Goal
Repeat exactly the stretch of lines from the line containing "Write part 4" through the line containing "return housing", both included, and nothing else.

Exercise inputs

╔══

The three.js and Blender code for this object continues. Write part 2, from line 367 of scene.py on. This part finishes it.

╚══
╔══

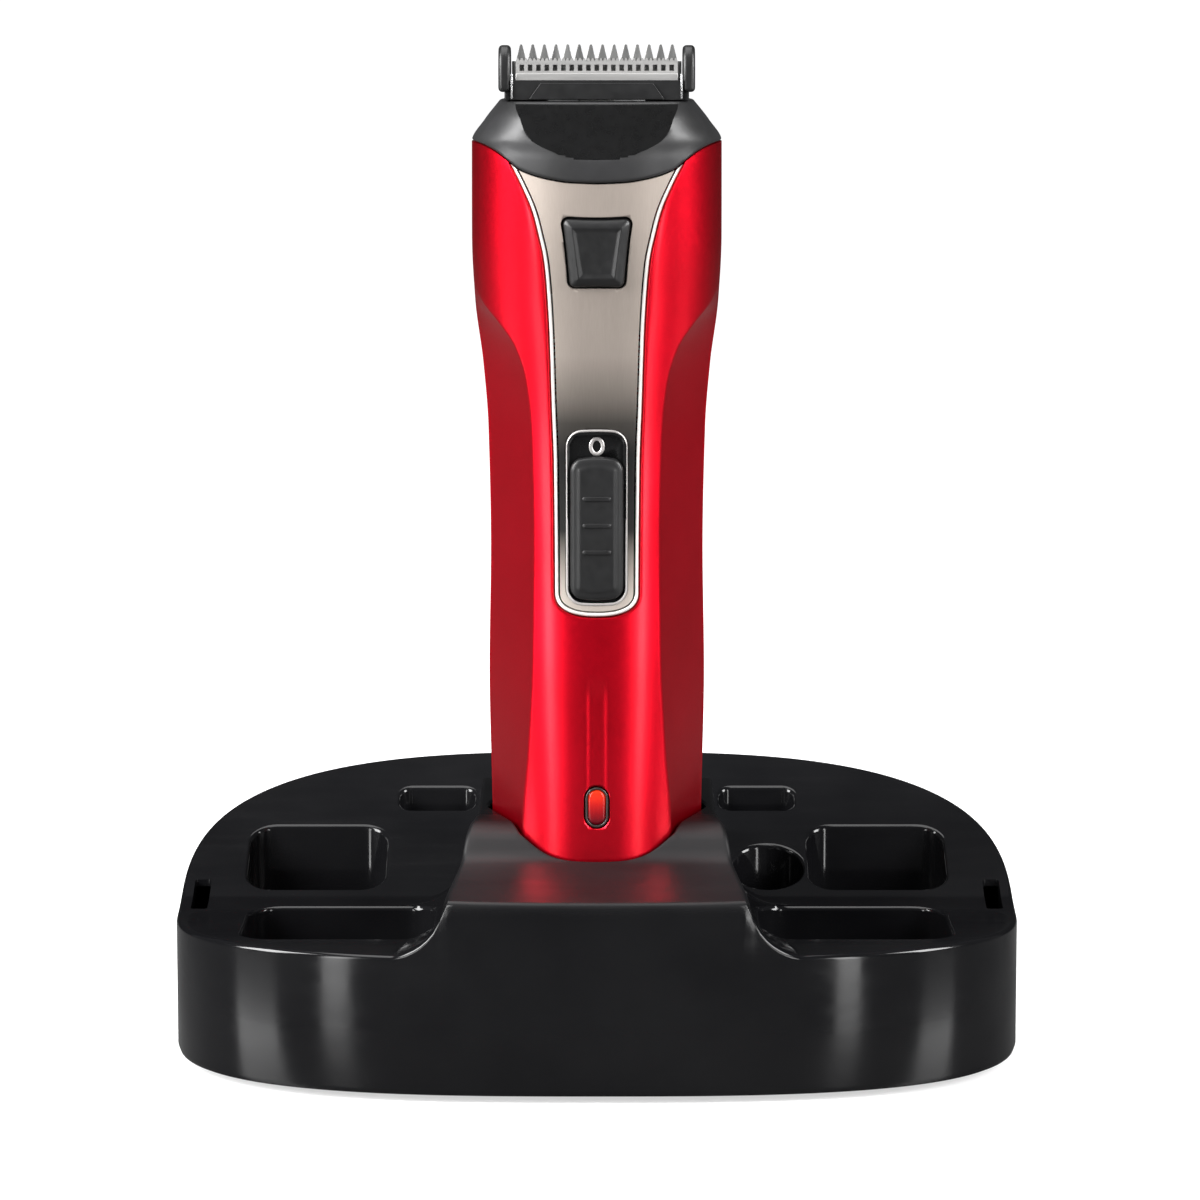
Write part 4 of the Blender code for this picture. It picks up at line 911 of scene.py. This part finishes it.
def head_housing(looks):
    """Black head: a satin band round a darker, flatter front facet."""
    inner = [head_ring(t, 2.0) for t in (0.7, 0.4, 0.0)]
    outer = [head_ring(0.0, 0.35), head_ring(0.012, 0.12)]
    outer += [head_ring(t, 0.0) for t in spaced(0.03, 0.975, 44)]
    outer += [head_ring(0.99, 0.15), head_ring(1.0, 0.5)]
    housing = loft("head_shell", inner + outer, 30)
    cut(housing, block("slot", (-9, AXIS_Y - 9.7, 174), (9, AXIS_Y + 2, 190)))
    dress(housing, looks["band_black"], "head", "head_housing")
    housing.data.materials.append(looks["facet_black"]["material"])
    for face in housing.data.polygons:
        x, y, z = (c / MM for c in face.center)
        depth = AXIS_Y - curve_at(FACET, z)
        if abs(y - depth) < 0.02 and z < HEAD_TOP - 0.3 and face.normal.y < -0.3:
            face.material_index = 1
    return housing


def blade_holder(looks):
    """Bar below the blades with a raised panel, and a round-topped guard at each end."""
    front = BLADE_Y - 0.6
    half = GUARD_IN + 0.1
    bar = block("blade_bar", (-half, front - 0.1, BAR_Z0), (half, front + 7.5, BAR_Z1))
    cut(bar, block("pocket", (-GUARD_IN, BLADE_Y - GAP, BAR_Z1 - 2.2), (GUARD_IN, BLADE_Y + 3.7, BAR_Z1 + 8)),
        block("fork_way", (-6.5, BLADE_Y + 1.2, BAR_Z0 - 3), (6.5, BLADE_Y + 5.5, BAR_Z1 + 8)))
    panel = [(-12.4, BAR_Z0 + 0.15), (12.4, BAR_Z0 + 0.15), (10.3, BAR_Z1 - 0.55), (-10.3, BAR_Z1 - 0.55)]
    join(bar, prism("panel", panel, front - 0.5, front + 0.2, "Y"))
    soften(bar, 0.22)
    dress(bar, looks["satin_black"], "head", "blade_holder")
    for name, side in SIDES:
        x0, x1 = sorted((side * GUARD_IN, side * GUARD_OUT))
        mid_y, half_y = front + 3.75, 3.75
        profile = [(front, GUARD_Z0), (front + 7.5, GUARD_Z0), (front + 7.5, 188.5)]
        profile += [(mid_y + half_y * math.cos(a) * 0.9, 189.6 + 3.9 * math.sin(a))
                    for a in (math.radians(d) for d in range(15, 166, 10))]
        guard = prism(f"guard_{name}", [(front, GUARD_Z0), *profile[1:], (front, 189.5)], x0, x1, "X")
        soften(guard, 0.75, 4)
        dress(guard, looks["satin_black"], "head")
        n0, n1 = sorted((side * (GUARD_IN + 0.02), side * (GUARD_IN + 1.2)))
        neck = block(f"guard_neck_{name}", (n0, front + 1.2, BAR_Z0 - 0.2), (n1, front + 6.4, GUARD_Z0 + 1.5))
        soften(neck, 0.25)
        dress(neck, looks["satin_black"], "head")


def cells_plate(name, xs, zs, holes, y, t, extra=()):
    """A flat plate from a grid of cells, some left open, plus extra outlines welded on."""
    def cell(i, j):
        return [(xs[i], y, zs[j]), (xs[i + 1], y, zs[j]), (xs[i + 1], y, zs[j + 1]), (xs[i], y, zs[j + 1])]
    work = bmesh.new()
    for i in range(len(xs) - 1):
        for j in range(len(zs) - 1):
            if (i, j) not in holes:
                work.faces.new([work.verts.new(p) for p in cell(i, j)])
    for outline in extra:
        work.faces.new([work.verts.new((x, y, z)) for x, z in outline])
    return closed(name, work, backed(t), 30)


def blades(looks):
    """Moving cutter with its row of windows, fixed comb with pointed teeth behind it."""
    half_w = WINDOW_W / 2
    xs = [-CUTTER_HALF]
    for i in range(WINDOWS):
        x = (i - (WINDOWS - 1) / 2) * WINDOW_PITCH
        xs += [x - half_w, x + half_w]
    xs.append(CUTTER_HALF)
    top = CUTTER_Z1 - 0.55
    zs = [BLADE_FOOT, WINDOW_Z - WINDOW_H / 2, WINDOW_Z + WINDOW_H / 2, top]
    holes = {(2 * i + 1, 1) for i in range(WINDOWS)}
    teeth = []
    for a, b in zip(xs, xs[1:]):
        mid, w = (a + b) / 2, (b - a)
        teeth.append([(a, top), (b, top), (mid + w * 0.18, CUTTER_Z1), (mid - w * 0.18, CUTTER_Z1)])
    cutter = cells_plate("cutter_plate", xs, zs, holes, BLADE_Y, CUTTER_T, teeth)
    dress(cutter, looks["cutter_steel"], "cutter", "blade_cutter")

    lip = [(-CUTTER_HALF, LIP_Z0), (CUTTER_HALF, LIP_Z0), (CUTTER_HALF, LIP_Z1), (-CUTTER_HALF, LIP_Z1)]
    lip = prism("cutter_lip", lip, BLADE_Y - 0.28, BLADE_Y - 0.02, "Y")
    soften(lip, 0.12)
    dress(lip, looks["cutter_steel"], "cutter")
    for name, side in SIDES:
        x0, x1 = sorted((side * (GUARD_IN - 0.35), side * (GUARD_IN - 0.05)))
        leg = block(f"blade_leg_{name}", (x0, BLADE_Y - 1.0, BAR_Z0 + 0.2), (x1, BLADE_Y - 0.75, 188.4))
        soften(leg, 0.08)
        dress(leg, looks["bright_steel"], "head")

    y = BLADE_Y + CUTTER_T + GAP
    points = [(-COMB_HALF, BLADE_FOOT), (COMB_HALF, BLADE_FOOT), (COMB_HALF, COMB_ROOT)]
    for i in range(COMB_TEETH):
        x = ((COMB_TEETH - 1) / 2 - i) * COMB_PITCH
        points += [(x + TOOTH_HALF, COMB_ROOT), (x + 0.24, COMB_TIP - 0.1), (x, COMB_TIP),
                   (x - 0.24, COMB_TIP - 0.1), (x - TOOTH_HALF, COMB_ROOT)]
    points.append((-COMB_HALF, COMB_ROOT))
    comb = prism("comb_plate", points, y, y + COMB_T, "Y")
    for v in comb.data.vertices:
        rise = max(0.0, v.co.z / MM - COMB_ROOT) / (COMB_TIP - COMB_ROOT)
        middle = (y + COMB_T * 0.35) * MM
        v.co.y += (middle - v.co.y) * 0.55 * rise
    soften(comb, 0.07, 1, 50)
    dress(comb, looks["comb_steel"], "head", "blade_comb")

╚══

Task result
Write part 4 of the Blender code for this picture. It picks up at line 911 of scene.py. This part finishes it.
def head_housing(looks):
    """Black head: a satin band round a darker, flatter front facet."""
    inner = [head_ring(t, 2.0) for t in (0.7, 0.4, 0.0)]
    outer = [head_ring(0.0, 0.35), head_ring(0.012, 0.12)]
    outer += [head_ring(t, 0.0) for t in spaced(0.03, 0.975, 44)]
    outer += [head_ring(0.99, 0.15), head_ring(1.0, 0.5)]
    housing = loft("head_shell", inner + outer, 30)
    cut(housing, block("slot", (-9, AXIS_Y - 9.7, 174), (9, AXIS_Y + 2, 190)))
    dress(housing, looks["band_black"], "head", "head_housing")
    housing.data.materials.append(looks["facet_black"]["material"])
    for face in housing.data.polygons:
        x, y, z = (c / MM for c in face.center)
        depth = AXIS_Y - curve_at(FACET, z)
        if abs(y - depth) < 0.02 and z < HEAD_TOP - 0.3 and face.normal.y < -0.3:
            face.material_index = 1
    return housing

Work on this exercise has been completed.